Wealthier countries in Europe make extensive use of import taxes to make imported goods more expensive and protect domestic business. At the same time they cajole African countries to sign free trade agreements which prevent them from imposing import taxes on European products which puts local farmers in Africa out of business.
This means that there is double standard in how trade rules are applied and that global trade works to benefit rich countries at the expense of poorer countries.
This is according to an interesting DW documentary called ‘the deceptive promise of free trade’ which suggests that Free trade is not an effective tool for global development.
EU countries imposing tariffs
Wealthy countries such as Germany and Switzerland make extensive use of taxes on imported goods (tariffs) to increase their price and protect domestically produced goods and jobs.
China has one of the most efficient bike manufacturing factories in the world, and mass produces bike more cheaply than any other country, so Germany has put a tax on bikes imported from China so as to protect the German bike manufacturing industry.
It also does the same with bikes manufactured in countries close to China such as Cambodia as bike manufactures in such countries also benefit from cheap parts made China and can produce them almost as cheaply.
As a result of these import tariffs, companies manufacturing bikes in China are able to survive – NB they still import all the parts from China, but they assemble the parts in Germany – it’s only the finished bikes which have an import tax on them.
In contrast the United States which does has not historically taxed bikes manufactured in China has seen all of its American bike production companies go out of business.
Another example of tariffs being used to protect domestic producers is in Switzerland which has the highest wages in Europe – here food production would be unfeasible if it had no import taxes because wages are so much lower in other countries.
However, there is still food produced in Switzerland because of protective tariffs on some products. These are flexible – they are quite low most of the year but during harvest time they increase several times – as with strawberries for example.
Producers in Germany and Switzerland are obviously highly supportive of nationalist protectionist policies. Saying they are good for jobs and the environment.
Free Trade Agreements prevent African countries from imposing tariffs.
In Cameroon, we get to see a local onion farming co-operative which used to produce onions, but has had to stop (and switch to cassava) because of cheaper onions being imported from Europe and flooding the market.

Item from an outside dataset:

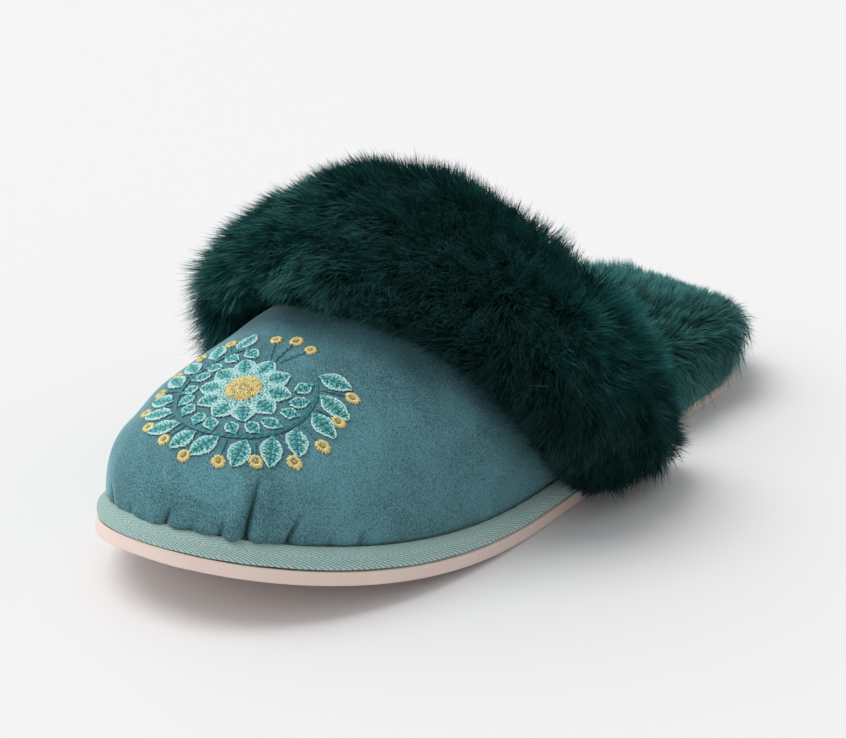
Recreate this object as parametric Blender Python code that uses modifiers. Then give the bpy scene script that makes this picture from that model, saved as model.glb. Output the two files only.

Cameroon is not allowed to raise tariffs further on EU onions because of a free trade agreement it signed with the EU (the EPA agreement).
As a result local farmers are either going out of business or having to switch products, the problem is that the product they switch to might also be undercut by cheaper EU imports in the future – the farm in this documentary is now growing Cassava, which is used to make flour, but there is already a history of cheap imported Wheat flour from the EU undermining local economies in Senegal, so it’s probably only a matter of time
Double Standards in the use of import taxes
It seems that we live in a world where richer countries increasingly ignore the World Trade Organisation and use tariffs to protect their domestic industries from cheaper products produced mainly in China.
While the EU cajoles countries in Africa to sign trade agreeements (probably in return for much smaller sums of development aid) which prevent them from protecting their own domestic food producers from EU agricultural products.
Subsidies also benefit farmers in the EU
The documentary also covers subsidies, showing how EU farmers benefit from government hand-outs which make their goods artificially cheap, a topic also dealt with anther DW documentary.
Relevance to A-level Sociology
This is a crucial update to the ‘free trade topic’, which is a core part of the global development option.